> _Work required_: Can you quote the records below in full, word for word?

╭──

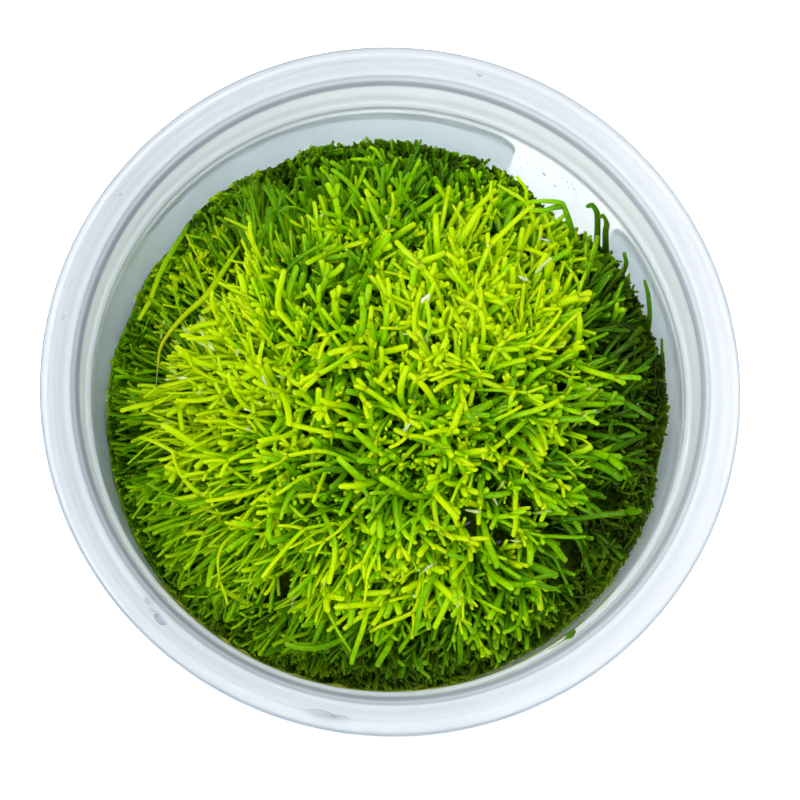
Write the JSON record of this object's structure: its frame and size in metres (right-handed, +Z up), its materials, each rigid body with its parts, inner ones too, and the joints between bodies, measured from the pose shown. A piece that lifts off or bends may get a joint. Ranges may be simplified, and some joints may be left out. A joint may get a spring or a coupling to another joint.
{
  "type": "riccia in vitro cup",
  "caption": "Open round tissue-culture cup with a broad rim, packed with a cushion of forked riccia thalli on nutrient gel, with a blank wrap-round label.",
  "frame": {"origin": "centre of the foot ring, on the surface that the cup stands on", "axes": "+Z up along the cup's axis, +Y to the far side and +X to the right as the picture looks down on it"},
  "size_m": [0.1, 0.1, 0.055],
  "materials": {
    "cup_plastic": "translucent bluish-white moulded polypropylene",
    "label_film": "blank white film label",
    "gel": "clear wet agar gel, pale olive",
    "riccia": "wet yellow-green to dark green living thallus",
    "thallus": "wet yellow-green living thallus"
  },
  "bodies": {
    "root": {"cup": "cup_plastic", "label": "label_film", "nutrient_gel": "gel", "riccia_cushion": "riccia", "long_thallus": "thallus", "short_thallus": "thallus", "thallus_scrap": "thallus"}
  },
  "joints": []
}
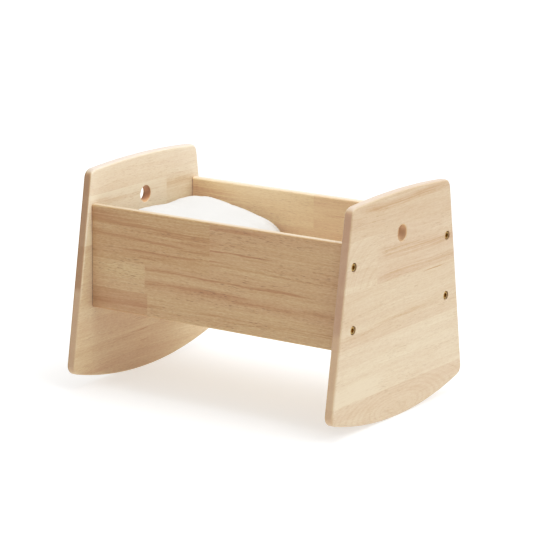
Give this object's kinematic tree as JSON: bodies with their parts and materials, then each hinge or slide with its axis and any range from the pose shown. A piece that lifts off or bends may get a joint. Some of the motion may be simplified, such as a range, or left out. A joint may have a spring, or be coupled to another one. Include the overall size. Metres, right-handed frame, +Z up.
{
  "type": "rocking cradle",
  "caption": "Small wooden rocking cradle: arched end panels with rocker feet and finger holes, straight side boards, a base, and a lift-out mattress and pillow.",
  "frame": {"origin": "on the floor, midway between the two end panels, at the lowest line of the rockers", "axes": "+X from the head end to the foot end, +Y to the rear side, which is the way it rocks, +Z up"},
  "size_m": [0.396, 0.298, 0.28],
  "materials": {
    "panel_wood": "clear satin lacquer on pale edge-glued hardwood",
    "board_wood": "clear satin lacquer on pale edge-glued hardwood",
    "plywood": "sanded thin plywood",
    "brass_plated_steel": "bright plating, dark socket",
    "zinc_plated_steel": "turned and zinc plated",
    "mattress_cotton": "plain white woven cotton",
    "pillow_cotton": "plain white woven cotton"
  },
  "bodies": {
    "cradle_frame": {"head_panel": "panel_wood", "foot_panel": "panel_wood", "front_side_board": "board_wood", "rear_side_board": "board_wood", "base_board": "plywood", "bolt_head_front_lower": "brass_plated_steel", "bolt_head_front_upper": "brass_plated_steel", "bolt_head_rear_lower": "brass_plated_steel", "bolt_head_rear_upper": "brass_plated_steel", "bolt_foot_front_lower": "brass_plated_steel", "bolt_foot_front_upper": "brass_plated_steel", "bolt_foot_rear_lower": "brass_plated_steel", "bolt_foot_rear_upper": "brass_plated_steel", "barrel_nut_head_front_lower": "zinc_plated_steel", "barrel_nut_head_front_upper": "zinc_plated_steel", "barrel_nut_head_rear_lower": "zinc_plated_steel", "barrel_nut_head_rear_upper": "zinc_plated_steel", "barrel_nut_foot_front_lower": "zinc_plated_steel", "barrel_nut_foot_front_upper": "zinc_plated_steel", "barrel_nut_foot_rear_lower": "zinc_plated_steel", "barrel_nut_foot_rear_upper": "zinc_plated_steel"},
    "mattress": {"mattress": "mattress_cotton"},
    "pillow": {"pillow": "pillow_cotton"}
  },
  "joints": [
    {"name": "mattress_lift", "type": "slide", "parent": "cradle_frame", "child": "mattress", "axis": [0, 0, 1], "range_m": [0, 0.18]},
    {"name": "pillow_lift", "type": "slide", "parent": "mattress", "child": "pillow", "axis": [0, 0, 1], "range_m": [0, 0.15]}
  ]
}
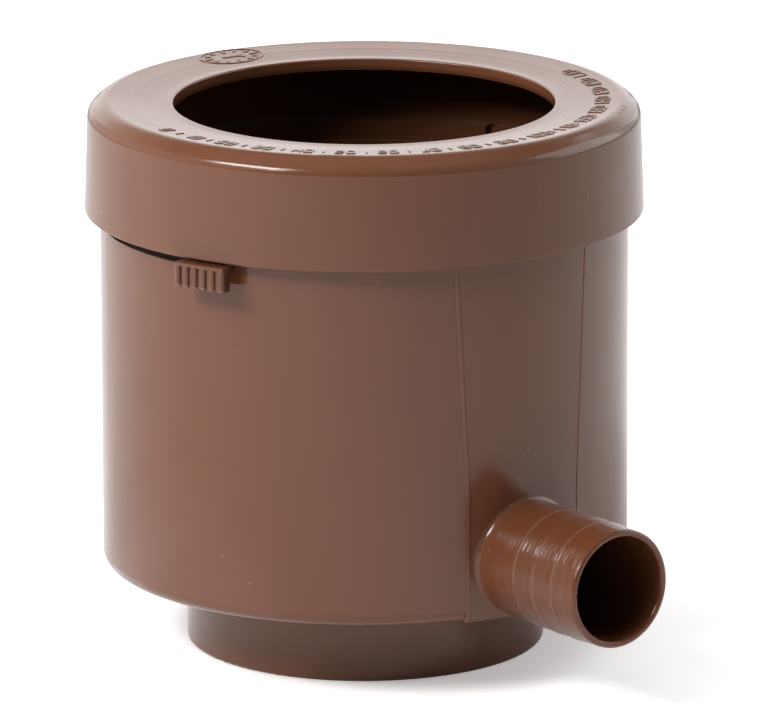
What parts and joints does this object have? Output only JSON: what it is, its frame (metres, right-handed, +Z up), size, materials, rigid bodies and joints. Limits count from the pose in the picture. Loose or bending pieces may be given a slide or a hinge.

╰──

> _Solution to this exercise_:
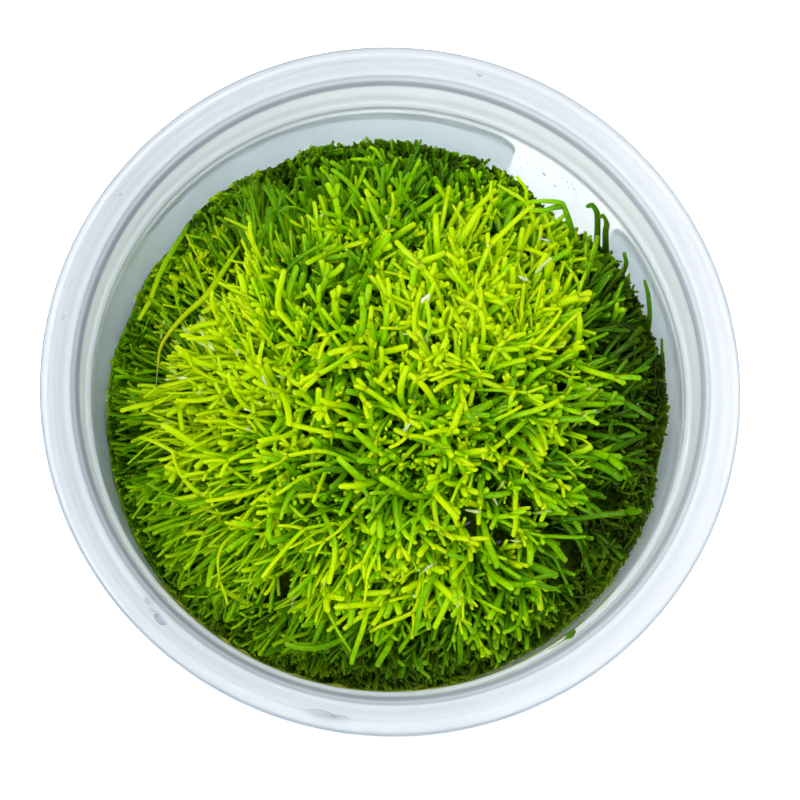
Write the JSON record of this object's structure: its frame and size in metres (right-handed, +Z up), its materials, each rigid body with its parts, inner ones too, and the joints between bodies, measured from the pose shown. A piece that lifts off or bends may get a joint. Ranges may be simplified, and some joints may be left out. A joint may get a spring or a coupling to another joint.
{
  "type": "riccia in vitro cup",
  "caption": "Open round tissue-culture cup with a broad rim, packed with a cushion of forked riccia thalli on nutrient gel, with a blank wrap-round label.",
  "frame": {"origin": "centre of the foot ring, on the surface that the cup stands on", "axes": "+Z up along the cup's axis, +Y to the far side and +X to the right as the picture looks down on it"},
  "size_m": [0.1, 0.1, 0.055],
  "materials": {
    "cup_plastic": "translucent bluish-white moulded polypropylene",
    "label_film": "blank white film label",
    "gel": "clear wet agar gel, pale olive",
    "riccia": "wet yellow-green to dark green living thallus",
    "thallus": "wet yellow-green living thallus"
  },
  "bodies": {
    "root": {"cup": "cup_plastic", "label": "label_film", "nutrient_gel": "gel", "riccia_cushion": "riccia", "long_thallus": "thallus", "short_thallus": "thallus", "thallus_scrap": "thallus"}
  },
  "joints": []
}
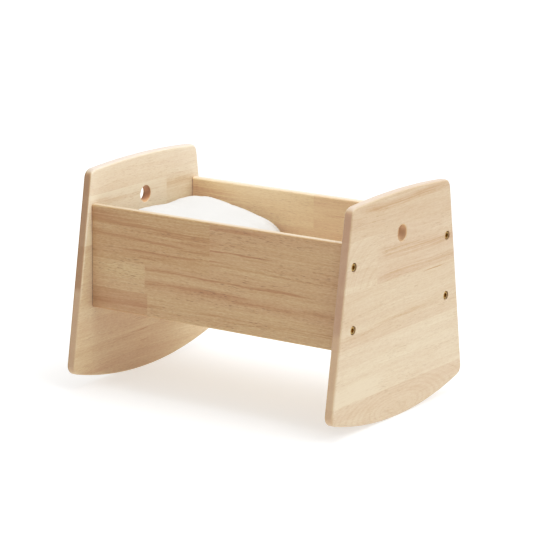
Give this object's kinematic tree as JSON: bodies with their parts and materials, then each hinge or slide with its axis and any range from the pose shown. A piece that lifts off or bends may get a joint. Some of the motion may be simplified, such as a range, or left out. A joint may have a spring, or be coupled to another one. Include the overall size. Metres, right-handed frame, +Z up.
{
  "type": "rocking cradle",
  "caption": "Small wooden rocking cradle: arched end panels with rocker feet and finger holes, straight side boards, a base, and a lift-out mattress and pillow.",
  "frame": {"origin": "on the floor, midway between the two end panels, at the lowest line of the rockers", "axes": "+X from the head end to the foot end, +Y to the rear side, which is the way it rocks, +Z up"},
  "size_m": [0.396, 0.298, 0.28],
  "materials": {
    "panel_wood": "clear satin lacquer on pale edge-glued hardwood",
    "board_wood": "clear satin lacquer on pale edge-glued hardwood",
    "plywood": "sanded thin plywood",
    "brass_plated_steel": "bright plating, dark socket",
    "zinc_plated_steel": "turned and zinc plated",
    "mattress_cotton": "plain white woven cotton",
    "pillow_cotton": "plain white woven cotton"
  },
  "bodies": {
    "cradle_frame": {"head_panel": "panel_wood", "foot_panel": "panel_wood", "front_side_board": "board_wood", "rear_side_board": "board_wood", "base_board": "plywood", "bolt_head_front_lower": "brass_plated_steel", "bolt_head_front_upper": "brass_plated_steel", "bolt_head_rear_lower": "brass_plated_steel", "bolt_head_rear_upper": "brass_plated_steel", "bolt_foot_front_lower": "brass_plated_steel", "bolt_foot_front_upper": "brass_plated_steel", "bolt_foot_rear_lower": "brass_plated_steel", "bolt_foot_rear_upper": "brass_plated_steel", "barrel_nut_head_front_lower": "zinc_plated_steel", "barrel_nut_head_front_upper": "zinc_plated_steel", "barrel_nut_head_rear_lower": "zinc_plated_steel", "barrel_nut_head_rear_upper": "zinc_plated_steel", "barrel_nut_foot_front_lower": "zinc_plated_steel", "barrel_nut_foot_front_upper": "zinc_plated_steel", "barrel_nut_foot_rear_lower": "zinc_plated_steel", "barrel_nut_foot_rear_upper": "zinc_plated_steel"},
    "mattress": {"mattress": "mattress_cotton"},
    "pillow": {"pillow": "pillow_cotton"}
  },
  "joints": [
    {"name": "mattress_lift", "type": "slide", "parent": "cradle_frame", "child": "mattress", "axis": [0, 0, 1], "range_m": [0, 0.18]},
    {"name": "pillow_lift", "type": "slide", "parent": "mattress", "child": "pillow", "axis": [0, 0, 1], "range_m": [0, 0.15]}
  ]
}
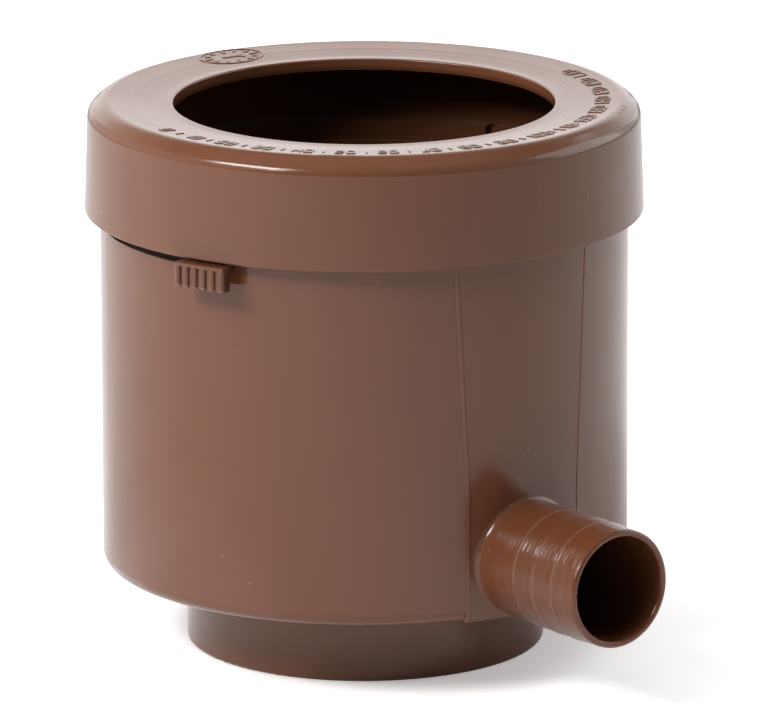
What parts and joints does this object have? Output only JSON: what it is, its frame (metres, right-handed, +Z up), size, materials, rigid bodies and joints. Limits count from the pose in the picture. Loose or bending pieces may be given a slide or a hinge.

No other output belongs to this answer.